STORE DISPLAY, (claimed to be from) a SHOP in MAIN STREET of GOOLWA SOUTH AUSTRALIA, 1913
The buttons displayed vary from 6.3 up to 30.9 mm in diametre. Most are 2 and 4 holes sew-throughs; a few are small self-shanked.
When ‘mother of pearl’ was used in the 17th and 18th century, only white was fashionable. The best quality came from Broome, Darwin and Thursday Island. Ironically, the white examples above (at least) would probably have been made from shell shipped from Australia to Birmingham, made into buttons, transported to distributors in London, then shipped back to Australia. The so called ‘black’, or ‘smoked’ shell was not used until the end of that century.

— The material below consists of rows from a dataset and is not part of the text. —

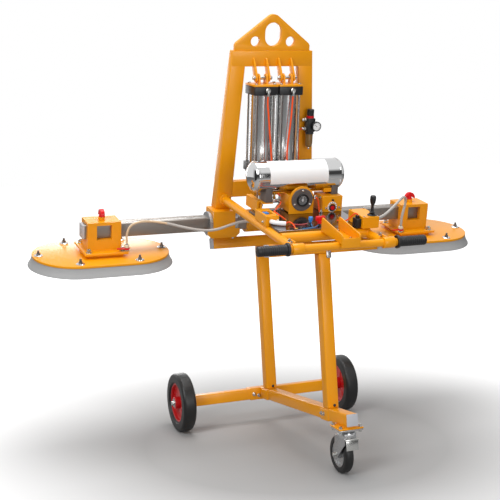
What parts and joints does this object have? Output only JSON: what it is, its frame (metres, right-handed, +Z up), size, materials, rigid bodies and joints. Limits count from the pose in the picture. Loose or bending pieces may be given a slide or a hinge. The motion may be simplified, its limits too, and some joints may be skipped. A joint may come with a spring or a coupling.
{
  "type": "stone vacuum lifter",
  "caption": "Tilting stone vacuum lifter with suction pads on a crossbar, A-shaped mast, air cylinders, chrome tank and handle, resting on a wheeled trolley.",
  "frame": {"origin": "middle of the bounding box, on the floor under the wheels", "axes": "+X along the crossbar to the right seen from the handle, +Y away from the handle, +Z up"},
  "size_m": [2.1042, 1.0876, 1.8223],
  "materials": {
    "aluminium": "ground",
    "black_plastic": "satin",
    "black_tyre": "matt",
    "blue_plastic": "gloss",
    "clear_hose": "ribbed clear hose",
    "dark_steel": "dark polished",
    "galvanised_steel": "zinc plated",
    "grey_rubber": "matt",
    "orange_paint": "orange-yellow gloss paint",
    "polished_steel": "mirror polished",
    "red_plastic": "gloss"
  },
  "bodies": {
    "trolley_and_lifter_frame": {"axle_beam": "orange_paint", "base_beam": "orange_paint", "caster_top_plate": "galvanised_steel", "control_box": "orange_paint", "deck_plate": "dark_steel", "front_leg": "orange_paint", "front_rest_beam": "orange_paint", "gauge_housing": "orange_paint", "handle_bar": "orange_paint", "handle_frame": "orange_paint", "left_grip": "black_plastic", "left_hose": "clear_hose", "left_pivot_housing": "orange_paint", "left_valve_box": "orange_paint", "lifting_plate": "orange_paint", "mast_frame": "orange_paint", "rear_leg": "orange_paint", "rear_rest_beam": "orange_paint", "regulator_body": "black_plastic", "right_grip": "black_plastic", "right_hose": "clear_hose", "right_pivot_housing": "orange_paint", "right_valve_box": "orange_paint", "side_bracket": "orange_paint", "tank_stand": "black_plastic", "tool_cradle": "orange_paint", "vacuum_gauge": "black_plastic", "vacuum_tank": "polished_steel"},
    "left_wheel": {"left_tyre": "black_tyre", "left_rim": "red_plastic"},
    "right_wheel": {"right_tyre": "black_tyre", "right_rim": "red_plastic"},
    "caster_fork_body": {"caster_fork": "galvanised_steel"},
    "caster_wheel": {"caster_tyre": "black_tyre", "caster_rim": "galvanised_steel"},
    "brake_pedal": {"caster_brake_pedal": "galvanised_steel"},
    "pad_frame": {"crossbar": "galvanised_steel", "tilt_yoke": "orange_paint"},
    "stop_button": {"stop_button": "red_plastic"},
    "joystick": {"joystick_lever": "black_plastic"},
    "flow_knob": {"flow_knob": "blue_plastic"},
    "vent_valve": {"vent_valve_handle": "red_plastic"},
    "regulator_knob": {"regulator_knob": "black_plastic"},
    "gauge_needle": {"gauge_needle": "red_plastic"},
    "left_pad": {"left_slide": "orange_paint", "left_pad_plate": "orange_paint", "left_pad_seal": "grey_rubber"},
    "left_clamp_knob": {"left_clamp_knob": "red_plastic"},
    "left_shutoff_lever": {"left_shutoff_lever": "red_plastic"},
    "left_cylinder": {"left_cylinder_caps": "black_plastic", "left_cylinder_barrel": "aluminium"},
    "left_cylinder_rod": {"left_cylinder_rod": "polished_steel"},
    "right_pad": {"right_slide": "orange_paint", "right_pad_plate": "orange_paint", "right_pad_seal": "grey_rubber"},
    "right_clamp_knob": {"right_clamp_knob": "red_plastic"},
    "right_shutoff_lever": {"right_shutoff_lever": "red_plastic"},
    "right_cylinder": {"right_cylinder_caps": "black_plastic", "right_cylinder_barrel": "aluminium"},
    "right_cylinder_rod": {"right_cylinder_rod": "polished_steel"}
  },
  "joints": [
    {"name": "left_wheel_spin", "type": "hinge", "parent": "trolley_and_lifter_frame", "child": "left_wheel", "pos_m": [-0.396, 0.34958, 0.13], "axis": [1, 0, 0], "continuous": true},
    {"name": "right_wheel_spin", "type": "hinge", "parent": "trolley_and_lifter_frame", "child": "right_wheel", "pos_m": [0.396, 0.34958, 0.13], "axis": [1, 0, 0], "continuous": true},
    {"name": "caster_swivel", "type": "hinge", "parent": "trolley_and_lifter_frame", "child": "caster_fork_body", "pos_m": [0, -0.49142, 0], "axis": [0, 0, 1], "continuous": true},
    {"name": "caster_wheel_spin", "type": "hinge", "parent": "caster_fork_body", "child": "caster_wheel", "pos_m": [0, -0.44742, 0.076], "axis": [1, 0, 0], "continuous": true},
    {"name": "brake_pedal_press", "type": "hinge", "parent": "caster_fork_body", "child": "brake_pedal", "pos_m": [0, -0.53372, 0.156], "axis": [1, 0, 0], "range_deg": [0, 15]},
    {"name": "pad_frame_tilt", "type": "hinge", "parent": "trolley_and_lifter_frame", "child": "pad_frame", "pos_m": [0, 0.31919, 0.93052], "axis": [1, 0, 0], "range_deg": [0, 90], "deforming": ["left_hose", "right_hose"]},
    {"name": "left_pad_slide", "type": "slide", "parent": "pad_frame", "child": "left_pad", "axis": [1, 0, 0], "range_m": [0, 0.15]},
    {"name": "left_clamp_knob_turn", "type": "hinge", "parent": "left_pad", "child": "left_clamp_knob", "pos_m": [-0.742, 0.33618, 0.834], "axis": [0, -0.1733, 0.9849], "continuous": true},
    {"name": "left_shutoff_turn", "type": "hinge", "parent": "left_pad", "child": "left_shutoff_lever", "pos_m": [-0.656, 0.24754, 0.8184], "axis": [0, -0.1733, 0.9849], "range_deg": [0, 90]},
    {"name": "left_cylinder_swing", "type": "hinge", "parent": "trolley_and_lifter_frame", "child": "left_cylinder", "pos_m": [-0.0575, 0.17085, 1.55425], "axis": [1, 0, 0], "range_deg": [-0.89, 0]},
    {"name": "left_rod_stroke", "type": "slide", "parent": "left_cylinder", "child": "left_cylinder_rod", "axis": [0, 0.1202, -0.9927], "range_m": [0, 0.1558]},
    {"name": "right_pad_slide", "type": "slide", "parent": "pad_frame", "child": "right_pad", "axis": [-1, 0, 0], "range_m": [0, 0.15]},
    {"name": "right_clamp_knob_turn", "type": "hinge", "parent": "right_pad", "child": "right_clamp_knob", "pos_m": [0.742, 0.33618, 0.834], "axis": [0, -0.1733, 0.9849], "continuous": true},
    {"name": "right_shutoff_turn", "type": "hinge", "parent": "right_pad", "child": "right_shutoff_lever", "pos_m": [0.656, 0.24754, 0.8184], "axis": [0, 0.1733, -0.9849], "range_deg": [0, 90]},
    {"name": "right_cylinder_swing", "type": "hinge", "parent": "trolley_and_lifter_frame", "child": "right_cylinder", "pos_m": [0.0575, 0.17085, 1.55425], "axis": [1, 0, 0], "range_deg": [-0.89, 0]},
    {"name": "right_rod_stroke", "type": "slide", "parent": "right_cylinder", "child": "right_cylinder_rod", "axis": [0, 0.1202, -0.9927], "range_m": [0, 0.1558]},
    {"name": "stop_button_press", "type": "slide", "parent": "trolley_and_lifter_frame", "child": "stop_button", "axis": [0, 0.9849, 0.1733], "range_m": [0, 0.004], "stiffness_N_per_m": 300},
    {"name": "joystick_tilt", "type": "hinge", "parent": "trolley_and_lifter_frame", "child": "joystick", "pos_m": [0.2, -0.3273, 0.9981], "axis": [1, 0, 0], "range_deg": [-20, 20], "stiffness_Nm_per_rad": 0.3},
    {"name": "flow_knob_turn", "type": "hinge", "parent": "trolley_and_lifter_frame", "child": "flow_knob", "pos_m": [-0.03, -0.2421, 0.97552], "axis": [0, -0.1733, 0.9849], "range_deg": [0, 270]},
    {"name": "vent_valve_turn", "type": "hinge", "parent": "trolley_and_lifter_frame", "child": "vent_valve", "pos_m": [0, -0.26672, 0.97119], "axis": [0, -0.1733, 0.9849], "range_deg": [0, 90]},
    {"name": "regulator_turn", "type": "hinge", "parent": "trolley_and_lifter_frame", "child": "regulator_knob", "pos_m": [0.182, 0.20189, 1.38943], "axis": [0, -0.1733, 0.9849], "continuous": true},
    {"name": "gauge_needle_turn", "type": "hinge", "parent": "trolley_and_lifter_frame", "child": "gauge_needle", "pos_m": [0, -0.09552, 1.05249], "axis": [0, -0.9849, -0.1733], "range_deg": [0, 270], "stiffness_Nm_per_rad": 0.0005}
  ],
  "couplings": [
    {"joint": "left_cylinder_swing", "follows": "pad_frame_tilt", "ratio": -0.009557},
    {"joint": "left_rod_stroke", "follows": "pad_frame_tilt", "m_per_rad": 0.098853},
    {"joint": "right_cylinder_swing", "follows": "pad_frame_tilt", "ratio": -0.009557},
    {"joint": "right_rod_stroke", "follows": "pad_frame_tilt", "m_per_rad": 0.098853}
  ]
}
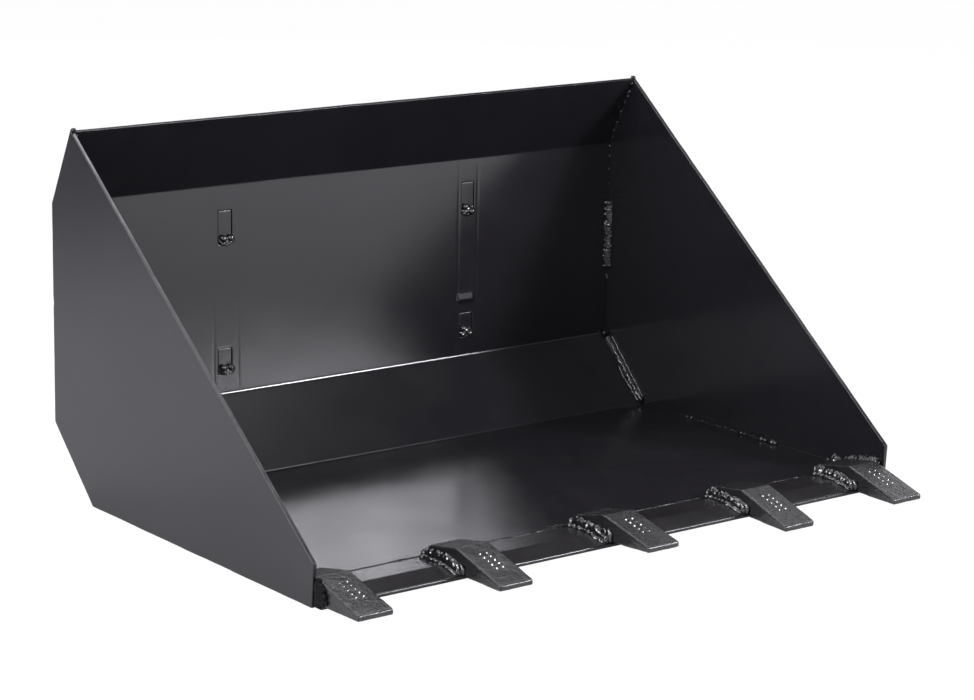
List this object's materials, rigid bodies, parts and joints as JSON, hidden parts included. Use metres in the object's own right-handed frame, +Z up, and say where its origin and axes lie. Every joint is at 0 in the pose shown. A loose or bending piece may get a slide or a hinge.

Above, it can be seen both natural and tinted. This type of shell was mainly harvested from the Society Islands, with that from the Cook Islands producing a similar, but grayer shell. Other shades were harvested elsewhere.
Goolwa is an historic port town near the mouth of the Murray River, connecting river trade with sea trade. There is no “Main Street” in Goolwa, nor a “haberdashery store” per se, but this advert from 1916 suggests an answer, as it mentions a Main Street, and also Goolwa.
Paterson Brothers, drapers in Norwood, first advertised in 1901.